Lindisfarne, also known as the Holy Island, is off the coast of Northumberland and can only be reached by a very tidal causeway. You can see it in the photo below.

Lindisfarne is probably best known for its Priory, which was founded in CE 635. It was famed as the home of St Cuthbert, and it was here that the spectacular Lindisfarne Gospels were created in around 700 CE, in honour of St Cuthbert. You can see one of the opening pages of the Gospels below

The Gospels are held in the British Library and you can find out more about them here
https://www.bl.uk/collection-items/lindisfarne-gospels
They Priory itself is truly beautiful and its other claim to fame is as the site of a devastating Viking raid in 793 CE. You can see the Priory ruins in the photos below
I have written about the Priory before in a short post for my medieval advent calendar- you can see it here. https://historicalragbag.com/2017/12/05/advent-calendar-of-medieval-religious-institutions-december-5th-lindisfarne/
This post, however, is not about the Priory. This post is about Lindisfarne Castle.
The castle began its life as an Elizabethan fort. It was built to protect the Lindisfarne Harbour, which was the last deep water port before the Scottish border. Building began in 1570 CE and some of the stone came from the Priory, which had been dissolved in the Dissolution of the Monasteries. It took about two years to build and was garrisoned from the nearby Berwick. For the next 300 years it remained garrisoned as a sentinel, but saw pretty much no action. The guns and garrison were removed in 1893, and the castle was effectively left alone until it was ‘discovered’ by Edward Hudson, the founder of Country Life, in 1901. He had it converted into a holiday home, though as you can see, it remained very much a fort from the outside.

Hudson commissioned architect Edwin Luytens to convert it for his family. Despite its forbidding external appearance it actually became quite a cosy, if eccentric, holiday house. You can still see pieces of the old fort poking through, though a lot of the original features were lost in the renovations. The best example of all the periods of the castle is the dining room

Lutyens put in a new fireplace and laid the herringbone floor, but he left the salt hole and bread oven from the garrison’s time and the low walls with the vaulted ceiling, which were installed in the 18th century, to hold the weight of the guns above.

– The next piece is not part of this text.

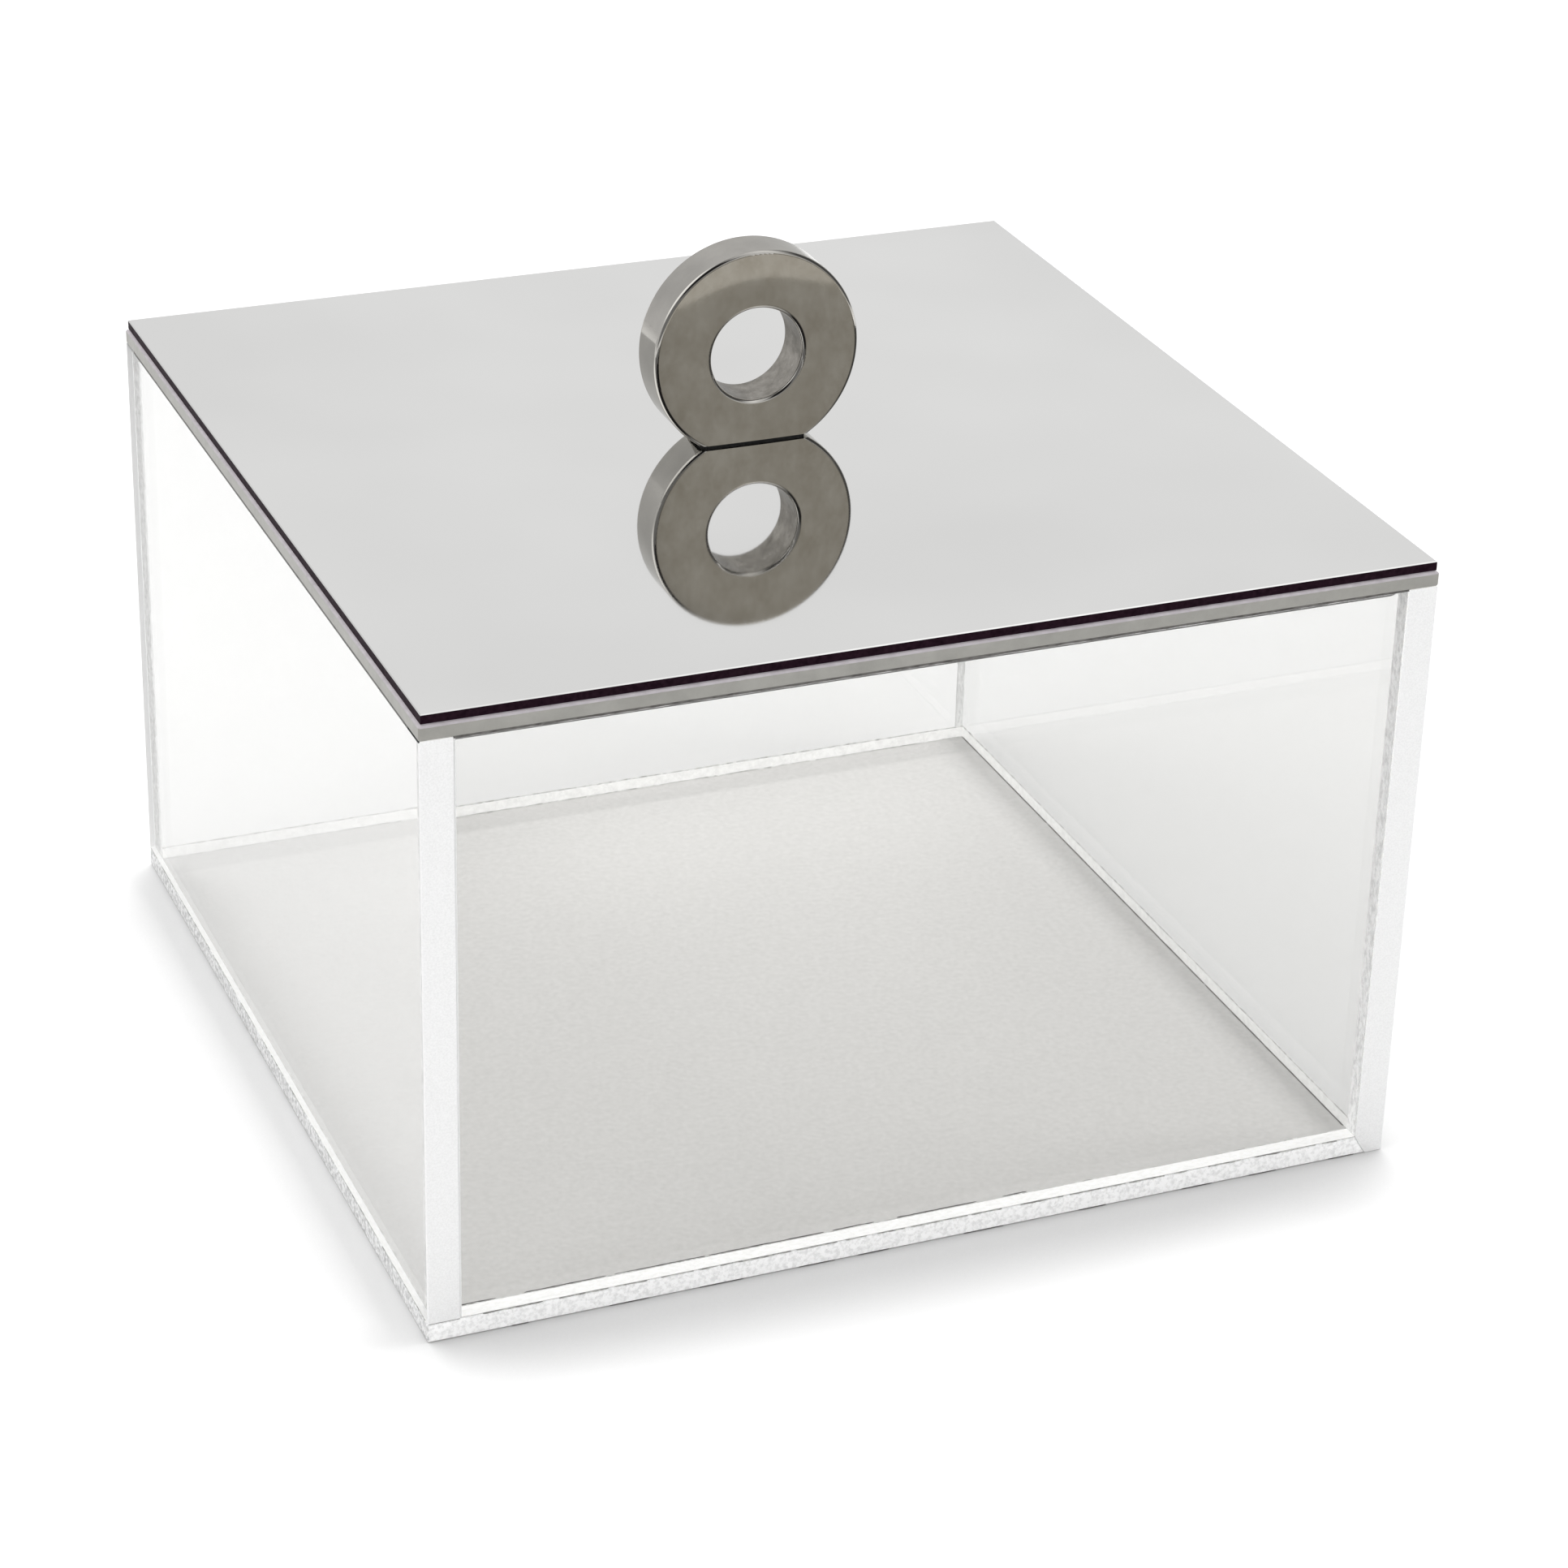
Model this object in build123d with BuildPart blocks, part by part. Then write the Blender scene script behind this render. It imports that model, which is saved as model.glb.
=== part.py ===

In looking at the rooms that Lutyens created, you can see how a family would have lived here.
The castle was sold to Oswald Falk in 1921 and then to Edward de Stein in 1929. de Stein gave the castle to the National Trust in 1944 and by 1970, after de Stein died, the castle was opened to the public.
There is also some interesting garden history at Lindisfarne Castle. In 1911 Gertrude Jekyll designed a layout for a summer flower garden. Jekyll was renowned garden designer and had worked with Lutyens before, in fact Lutyens had a portrait commissioned of her in 1920 that is now in the Tate Gallery. You can see it below

The garden Jekyll designed was to the north of the fort, where the soldiers had previously grown vegetables, it is an area protected from the strong sea winds by a wall. In 2002 a plan to restore the garden was undertaken, trying to match the original plants. When I visited in 2012, the garden had sadly fallen a little by the wayside again, but it is still possible to get an idea of what was intended.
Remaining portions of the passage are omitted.